Loss of electron/s is oxidation (and the reactant that loses an electron is called the reducing agent); and

Gain of electron/s is reduction (and the reactant that gains electron is called the oxidizing agent.

Structural Chemistry

Structural chemistry is a branch of science closely related to crystallography and solid-state physics, that deals with arrangement of ions, atoms and molecules (as usually observed macroscopically).

The most basic structure is that of NaCl, which has a coordination number of six. This means that every Na+ ion is surrounded by six Cl^- ions (above, below, front, back, left and right). Connecting the Cl^- ions with lines will form an octahedron. This is why NaCl is said to have n octahedral structure (in contrast to cubic habit).

Ionic Bonding

NaCl is a product of a purely ionic bond. NaCl is a bond between Na⁺ cation and Cl^- anion. In this bonding, there is complete transfer of electron from sodium to chlorine, forming sodium and chloride ions.

In solid NaCl (halite) and in all crystals, these ions are arranged to have the closest packing (octahedral structure of salt discussed above). This arrangement is determined by the radius ratio of Na⁺ and Cl^- ions.

Radius ratio is simply the radius of the cation divided by the radius of the anion.

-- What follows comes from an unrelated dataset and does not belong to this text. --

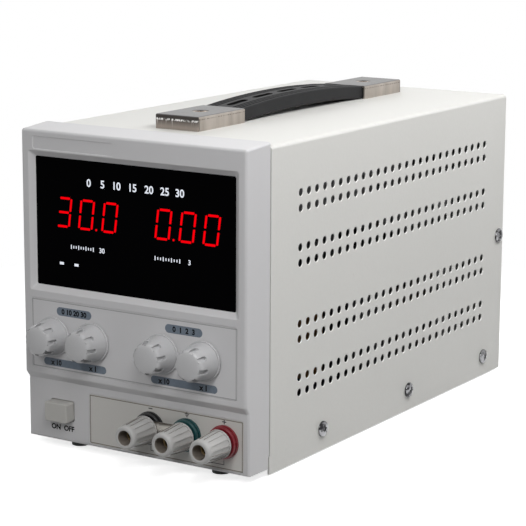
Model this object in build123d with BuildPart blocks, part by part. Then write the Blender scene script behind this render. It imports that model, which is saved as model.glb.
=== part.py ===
"""Bench power supply: sheet-metal case, moulded front bezel, knobs, binding posts, strap handle.

Millimetres. The origin is on the floor under the middle of the product: +X to the right seen
from the front, +Y to the rear, +Z up. Heights of the case are taken from the cover's lower edge.
"""
from build123d import *
import os
from math import atan, cos, degrees, radians

os.makedirs("parts", exist_ok=True)

# ------------------------------------------------------------------ driving sizes
# Case
FLOOR_GAP = 1.0          # cover's lower edge above the floor
COVER_W = 134.0
COVER_H = 160.0
COVER_L = 249.5
SHEET = 1.2              # steel sheet of cover, base, frame and rear panel
BEND_R = 2.0             # outer radius of the folds
FIT_GAP = 0.3            # between the cover and the pieces inside it
FLANGE_L = 12.0          # folded edges of the frame and the rear panel
BASE_RISE = 3.1          # underside of the base above the cover's lower edge
BASE_FLANGE_H = 17.0
REAR_INSET = 2.5         # rear panel inside the cover's rear edge

# Side vents
VENT_SIZE = 3.4
VENT_PITCH = 7.566
VENT_COUNT = 27
VENT_ROW_GAP = 7.6
VENT_FIRST = 26.6        # first column behind the cover's front edge
VENT_BANDS = (38.8, 65.7, 103.6, 130.6)

# Screws
COVER_SCREW_D = 3.8
COVER_SCREW_HEAD = 8.0
COVER_SCREW_HEAD_H = 2.0
COVER_SCREW_L = 7.0
SCREW_HEAD_TAPER = 18
COVER_SCREWS = ((48.9, 11.2), (138.7, 11.2), (227.5, 11.2), (243.6, 79.4))
PANEL_SCREW_D = 3.0
PANEL_SCREW_HEAD = 6.0
PANEL_SCREW_HEAD_H = 2.0
PANEL_SCREW_L = 8.0
HOLE_GAP = 0.3           # a screw's hole is larger all round by this
THREAD_GAP = 0.05        # a screw in its own thread

# Feet
FOOT_D = 10.0
FOOT_TAPER = 6
FRONT_FOOT_INSET = 24.0  # from the cover's side
FOOT_FROM_FACE = 14.5    # front feet behind the bezel's upper face
REAR_FOOT_INSET = 17.0
REAR_FOOT_FROM_EDGE = 16.0

# Bezel
SEAM_GAP = 0.8           # open seam between bezel and cover
BEZEL_DEPTH = 20.0
STEP_BACK = 2.55         # lower face set back from the upper one
STEP_LOW = 34.0
STEP_HIGH = 37.3
BEZEL_DRAFT = 0.5        # front narrower than the rear on each side
BEZEL_PROUD = 2.0        # rear top edge above the cover
BEZEL_TOP_DROP = 1.5     # top edge falls by this towards the front
BEZEL_WALL = 2.5
FACE_WALL = 3.0
BEZEL_R = 2.0
BOSS_D = 7.0
BOSS_INSET = 6.5         # from the side of the bezel's front
BOSS_LOW = 9.5
BOSS_DROP = 5.5          # upper bosses below the cover's top
BOSS_ROOT = 0.5          # boss runs into the wall behind it by this
TONGUE_H = 8.9           # cover's front lower corner, which closes the seam
TONGUE_OUT = 0.6
FRAME_EDGE = 1.0         # frame's openings clear of the bosses
FRAME_LEDGE = 2.4        # frame's openings inside the window and the control label
LOW_OPENING = (10.0, 34.0)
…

For ionic bonds, these generalizations are calculated based on geometry:

1. If the radius ratio is between 0.41 and 0.73, the pattern of closest packing has each ion surrounded by 6 ions of the opposite sign (coordination number of 6). e.g. NaCl, with radius ratio of 0.64.
2. If the radius ratio is between 0.73 and 1.0, closest packing would have a coordination number of 8 (each ion is surrounded by 8 ions of the opposite sign). e.g. CsCl, with radius ratio of 1.03
3.  If the radius ratio is between0.22 and 0.41, the coordination number is 4 (each ion is surrounded by 4 ions of the opposite sign). e.g. ZnS₂, with radius ratio of 0.43

These generalizations, however, are not always observed because most minerals are not formed purely of ionic bonds.

Covalent Bonds

Covalent bonds, in contrast to ionic bonds, is equal sharing of electrons (remember that ionic bond is complete transfer). Covalent bonds are usually weaker than ionic bonds, hence, softer substances. Diamond which is formed by covalent bonds is an exception. Substances formed by ionic bonds more easily dissolve in polar solutes (e.g. water).

Polar Bonds

Most substances are not formed by purely ionic bonds or purely covalent bonds. Polar bonds are intermediate between ionic and covalent bonds. There is unequal sharing of electrons. This means that the resulting molecule will have slightly positive and slightly negative poles.

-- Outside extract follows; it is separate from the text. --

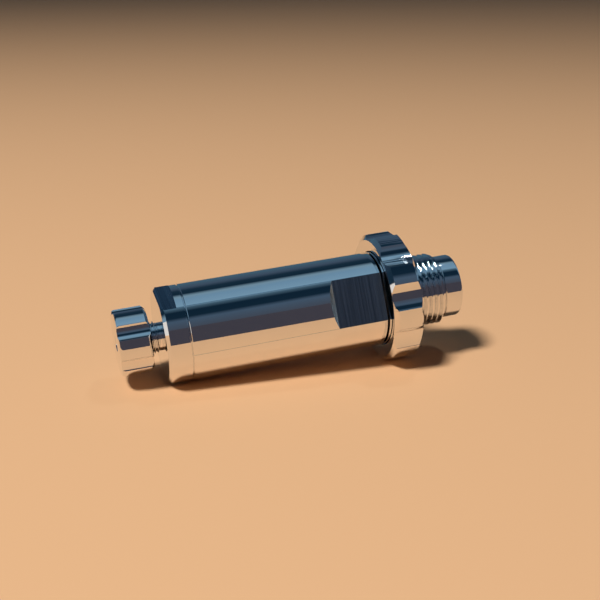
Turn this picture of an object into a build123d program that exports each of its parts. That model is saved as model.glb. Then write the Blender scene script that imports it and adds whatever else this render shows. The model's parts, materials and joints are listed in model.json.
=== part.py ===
from build123d import *
import math
import os

# DIN gas-analysis reducer: a small chromed brass pressure reducer that screws into a diving cylinder valve.
# Frame: the fitting lies along X, +Z up. The origin is on its axis, on the face that seals against the valve,
# and the fitting runs from there towards -X. Stations below are millimetres along X, radii are about the X axis.

# driving dimensions of the valve end
thread_pitch = 25.4 / 14          # G5/8, 14 threads to the inch
thread_radius = 22.911 / 2        # G5/8 major radius
thread_depth = 0.6403 * thread_pitch
collar_radius = 10.0
collar_back = -5.8
shank_radius = 7.0
shank_end = -36.0
running_gap = 0.05                # radial gap of every turning or sliding fit

# handwheel
wheel_radius = 20.5
wheel_front = -17.4               # rim face on the valve side
wheel_back = -27.1                # rim face on the body side
wheel_spigot_end = -6.0
wheel_recess_floor = -22.5
wheel_recess_radius = 15.3
wheel_dish_radius = 18.3          # the back is dished from here down to the recess
wheel_dish_end = -26.3
wheel_chamfer_x = 1.1
wheel_chamfer_r = 1.6
scallop_count = 9
scallop_cut_radius = 7.2
scallop_depth = 1.65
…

The following are general rules observed about bond types:

1. For a given cation and two different cations, the bond with the larger anion is more covalent
2. For a given anion and two different cations, the bond with the smaller cation is more covalent
3. For ions of similar size and different charge, the one with the highest charge form the most covalent bonds
4. Ions of metals in the middle of the long periods of the periodic table form more covalent bonds with anions than do ions of similar size and charge in the first two or three groups of the table

Silicate Structures

The silicate tetrahedron, as the name implies, has a structure with four faces. These faces can be drawn connecting four oxygen atoms surrounding a single silicon atom (refer to figure below). This is the basic unit of most common rock-forming minerals (silicates).

As we know from Petrology, there is a diversity of silicate structures from a single tetrahedron to a framework structure. This is due to the properties of silicon that are intermediate to that of metals and nonmetals. The size of a silicon ion is intermediate between the smallest common metal ions and the largest nonmetal ions.

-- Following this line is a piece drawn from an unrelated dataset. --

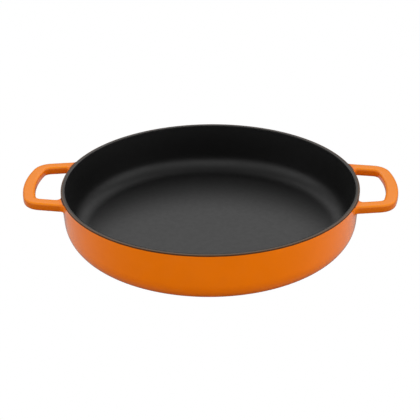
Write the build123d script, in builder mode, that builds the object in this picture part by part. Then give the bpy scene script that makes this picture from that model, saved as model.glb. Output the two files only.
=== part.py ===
from build123d import *

import os
from math import cos, radians, sin, sqrt, tan

# Two-handled enamelled cast iron skillet: one iron casting (bowl and both loop handles poured together),
# a coloured enamel coat outside, a matt black enamel coat inside, and a dark enamel bead along the rim.
# Frame: millimetres, +Z up, +X towards the right handle, origin on the resting plane under the bowl's centre.
# Sizes are those of the finished surface, unless an inset of one coat takes them down to the iron.

# Bowl
rim_radius = 140.0
height = 52.7
wall_lean = 4.1  # degrees, the wall leans out towards the rim
wall = 4.0
floor = 4.8
outer_corner = 23.4
inner_corner = 17.0

# Foot ring, the only part of the underside that touches the hob
foot_height = 0.8
foot_outer = 111.0
foot_inner = 99.0
foot_slope = 1.2  # width of each sloping side of the ring

# Handles: a rounded bar on a flat path of two arms and a curved grip
handle_drop = 0.8  # from the rim down to the handle's top
bar_width = 11.6
bar_thickness = 8.0
bar_edge = 3.0
grip_reach = 169.7  # from the bowl's axis to the middle of the grip's centre line
grip_radius = 108.0
grip_corner = 12.0
arm_spread = 38.9  # from the middle plane to an arm's centre line, measured at x = arm_spread_x
arm_spread_x = 150.0
arm_taper = 8.2  # degrees, the arms close in towards the grip
arm_start = 124.0  # x at which an arm starts, inside the bowl
root_fillet = 3.6

# Enamel
coat = 0.4
bead = 0.6  # height of the bead along the rim
bead_edge = 0.5

# Derived sizes
spare = 12.0  # wall above the rim for the root fillets to roll against, cut off again afterwards
lean = radians(wall_lean)
coat_line = height - bead  # the two coats and the iron end here, under the bead
corner_z = foot_height + outer_corner
corner_x = rim_radius - (height - corner_z) * tan(lean) - outer_corner / cos(lean)
floor_z = foot_height + floor
inner_z = floor_z + inner_corner
inner_rim_radius = rim_radius - wall / cos(lean)
inner_x = inner_rim_radius - (height - inner_z) * tan(lean) - inner_corner / cos(lean)
bar_z = height - handle_drop - bar_thickness / 2


def wall_foot(x, z, radius):
    """Where the corner arc centred on (x, z) runs into the leaning wall."""
    return (x + radius * cos(lean), z - radius * sin(lean))


def outside_section(inset):
    """Half section of the bowl's outside as a filled form, inset from its finished surface."""
    top = height + spare
    foot = wall_foot(corner_x, corner_z, outer_corner)
    with BuildSketch(Plane.XZ) as section:
        with BuildLine():
            Polyline(
                (0, top),
                (0, foot_height),
                (foot_inner - foot_slope, foot_height),
                (foot_inner, 0),
                (foot_outer, 0),
                (foot_outer + foot_slope, foot_height),
                (corner_x, foot_height),
            )
            RadiusArc((corner_x, foot_height), foot, -outer_corner)
            Polyline(foot, (rim_radius + spare * tan(lean), top), (0, top))
        make_face()
        mirror(about=Plane.YZ)
        if inset:
            offset(amount=-inset)
        split(bisect_by=Plane.YZ)
    return section.sketch


def inside_section(growth):
    """Half section of the bowl's hollow as a filled form, grown into the wall by growth."""
    top = height + spare
    foot = wall_foot(inner_x, inner_z, inner_corner)
    with BuildSketch(Plane.XZ) as section:
        with BuildLine():
            Polyline((0, top), (0, floor_z), (inner_x, floor_z))
            RadiusArc((inner_x, floor_z), foot, -inner_corner)
            Polyline(foot, (inner_rim_radius + spare * tan(lean), top), (0, top))
        make_face()
        mirror(about=Plane.YZ)
        if growth:
            offset(amount=growth)
        split(bisect_by=Plane.YZ)
    return section.sketch


def handle_path():
    """Centre line of the right handle, out along one arm, round the grip and back along the other."""
    grip_centre = grip_reach - grip_radius
    slope = tan(radians(arm_taper))
    # The arm's line meets the grip's circle where a quadratic in x says, with y = spread_0 - slope * x.
    spread_0 = arm_spread + arm_spread_x * slope
    a = 1 + slope**2
    b = grip_centre + spread_0 * slope
    c = grip_centre**2 + spread_0**2 - grip_radius**2
    bend_x = (b + sqrt(b**2 - a * c)) / a
    bend_y = spread_0 - slope * bend_x
    start_y = spread_0 - slope * arm_start
    with BuildLine(Plane.XY.offset(bar_z)) as path:
        Line((arm_start, start_y), (bend_x, bend_y))
        ThreePointArc((bend_x, bend_y), (grip_reach, 0), (bend_x, -bend_y))
        Line((bend_x, -bend_y), (arm_start, -start_y))
        fillet(path.vertices().filter_by(lambda corner: corner.X > arm_spread_x), grip_corner)
    return path.line


def root_edges(form):
    """The loops of edges where the four arms run out of the bowl's wall."""
    level = form.edges().filter_by_position(Axis.Z, bar_z - bar_thickness / 2, bar_z + bar_thickness / 2)
    return level.filter_by(lambda edge: arm_start < abs(edge.center().X) < inner_rim_radius)


def outer_form(inset, shelf):
    """The outside, bowl and handles, as a filled form inset from its finished surface.

    The handles' root fillets end at height shelf, and the bare bowl goes on above it.
    """
    with BuildPart() as bowl:
        revolve(outside_section(inset), axis=Axis.Z)
    path = handle_path()
    with BuildPart() as form:
        add(bowl.part)
        with BuildSketch(Plane(path @ 0, z_dir=path % 0)):
            RectangleRounded(bar_width - 2 * inset, bar_thickness - 2 * inset, bar_edge - inset)
        sweep(path=path)
        mirror(about=Plane.YZ)
        fillet(root_edges(form), root_fillet + inset)
        split(bisect_by=Plane.XY.offset(shelf), keep=Keep.BOTTOM)
        add(split(bowl.part, bisect_by=Plane.XY.offset(shelf), keep=Keep.TOP, mode=Mode.PRIVATE))
    return form.part


os.makedirs("parts", exist_ok=True)

iron_outside = outer_form(coat, coat_line - coat)

with BuildPart() as pan_casting:
    add(iron_outside)
    revolve(inside_section(coat), axis=Axis.Z, mode=Mode.SUBTRACT)
    split(bisect_by=Plane.XY.offset(coat_line), keep=Keep.BOTTOM)
pan_casting.part.label = "pan_casting"
export_step(pan_casting.part, "parts/pan_casting.step")

with BuildPart() as exterior_enamel:
    add(outer_form(0, coat_line))
    split(bisect_by=Plane.XY.offset(coat_line), keep=Keep.BOTTOM)
    add(iron_outside, mode=Mode.SUBTRACT)
exterior_enamel.part.label = "exterior_enamel"
export_step(exterior_enamel.part, "parts/exterior_enamel.step")

with BuildPart() as interior_enamel:
    revolve(inside_section(coat), axis=Axis.Z)
    revolve(inside_section(0), axis=Axis.Z, mode=Mode.SUBTRACT)
    split(bisect_by=Plane.XY.offset(coat_line), keep=Keep.BOTTOM)
interior_enamel.part.label = "interior_enamel"
export_step(interior_enamel.part, "parts/interior_enamel.step")

with BuildPart() as rim_bead:
    revolve(outside_section(0), axis=Axis.Z)
    revolve(inside_section(0), axis=Axis.Z, mode=Mode.SUBTRACT)
    split(bisect_by=Plane.XY.offset(height), keep=Keep.BOTTOM)
    split(bisect_by=Plane.XY.offset(coat_line), keep=Keep.TOP)
    fillet(rim_bead.edges().group_by(Axis.Z)[-1], bead_edge)
rim_bead.part.label = "rim_bead"
export_step(rim_bead.part, "parts/rim_bead.step")
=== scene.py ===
from math import atan2, cos, pi, radians, sin, sqrt, tan

import bpy
from mathutils import Matrix, Vector


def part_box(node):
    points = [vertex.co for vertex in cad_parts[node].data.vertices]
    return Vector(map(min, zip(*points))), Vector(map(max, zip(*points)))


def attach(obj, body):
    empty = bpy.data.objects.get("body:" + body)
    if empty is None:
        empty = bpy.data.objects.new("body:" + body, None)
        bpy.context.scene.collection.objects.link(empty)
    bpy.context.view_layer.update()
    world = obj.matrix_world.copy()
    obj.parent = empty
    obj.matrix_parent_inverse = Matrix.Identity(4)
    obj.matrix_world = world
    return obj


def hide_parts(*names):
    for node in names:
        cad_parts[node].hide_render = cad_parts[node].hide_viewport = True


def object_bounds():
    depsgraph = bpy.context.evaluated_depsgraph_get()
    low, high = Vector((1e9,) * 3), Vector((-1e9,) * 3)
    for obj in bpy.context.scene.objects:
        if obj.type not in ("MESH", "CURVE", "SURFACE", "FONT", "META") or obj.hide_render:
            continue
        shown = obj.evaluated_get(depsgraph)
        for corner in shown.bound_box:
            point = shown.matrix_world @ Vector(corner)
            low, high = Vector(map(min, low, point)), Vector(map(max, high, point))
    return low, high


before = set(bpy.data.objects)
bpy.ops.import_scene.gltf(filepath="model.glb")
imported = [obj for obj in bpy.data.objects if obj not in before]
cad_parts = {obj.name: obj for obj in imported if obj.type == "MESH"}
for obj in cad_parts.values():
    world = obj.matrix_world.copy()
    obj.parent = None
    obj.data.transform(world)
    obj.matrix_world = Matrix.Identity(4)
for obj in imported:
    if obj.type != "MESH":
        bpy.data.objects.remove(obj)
cad_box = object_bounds()

# Enamelled cast iron skillet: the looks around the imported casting.
# Shapes are worked out in millimetres, in the frame of the CAD, and new_piece turns them into metres.
MM = 0.001

# Sizes read from the frame
bead_low, bead_high = (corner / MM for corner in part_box("rim_bead"))
height = bead_high.z
coat_line = bead_low.z  # the two coats end here, under the bead
rim_radius = bead_high.x
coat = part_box("pan_casting")[0].z / MM  # the casting is one coat above the resting plane
floor_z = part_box("interior_enamel")[0].z / MM + coat  # the finished floor of the bowl
handle_reach = cad_box[1].x / MM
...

Here are the common silicate structures:

Nesosilicates – independent tedrahedral groups. Common example is olivine.

Sorosilicates – two to six tetrahedral linked to form larger independent anions. Example is hemimorphite.

Inosilicates – tetrahedra linked to form chains of indefinite length. e.g. pyroxene (single chain) and amphibole (double chain).

Phyllosilicates – three oxygens of each tetrahedron are linked with adjacent tetrahedral, forming flat sheets of indefinite extent. e.g. biotite and muscovite.

Tektosilicates – three-dimentional framework. e.g. quartz

Isomorphism

General statements regarding isomorphism:

1. Two compounds are said to be isomorphous if they have the same, or nearly the same, crystal form.
2. The general requirement for isomorphism is that the two compounds contain ions of approximately the same size, or at least the same relative size.
3. A pair of isomorphous compounds may show solid solution. i.e. homogenous crystals may form containing two end members in various ratios. e.g. fayalite and forsterite forming solid solutions of olivine.
4. Solid solution is not possible for isomorphous compounds that only have relative similar ionic sizes. e.g. halite and galena
5. Ionic size is the most important but not the sole determiner of isomorphism.

Substitution

Ions may substitute for another ion in a given crystal structure provided that they have approximately the same ionic size (among other properties, such as charge). Example would be the substitution of Fe and Mg in olivine, making a solid solution with ratios of fayalite and forsterite. Trace elements usually proxy for other more common elements without having to change the structure.

Polymorphism

Polymorphs are crystals that have the same chemical formula but different structures. This means that the ions making up the compound may be arranged in two or more different patterns. e.g. calcite and aragonite (CaCO₃).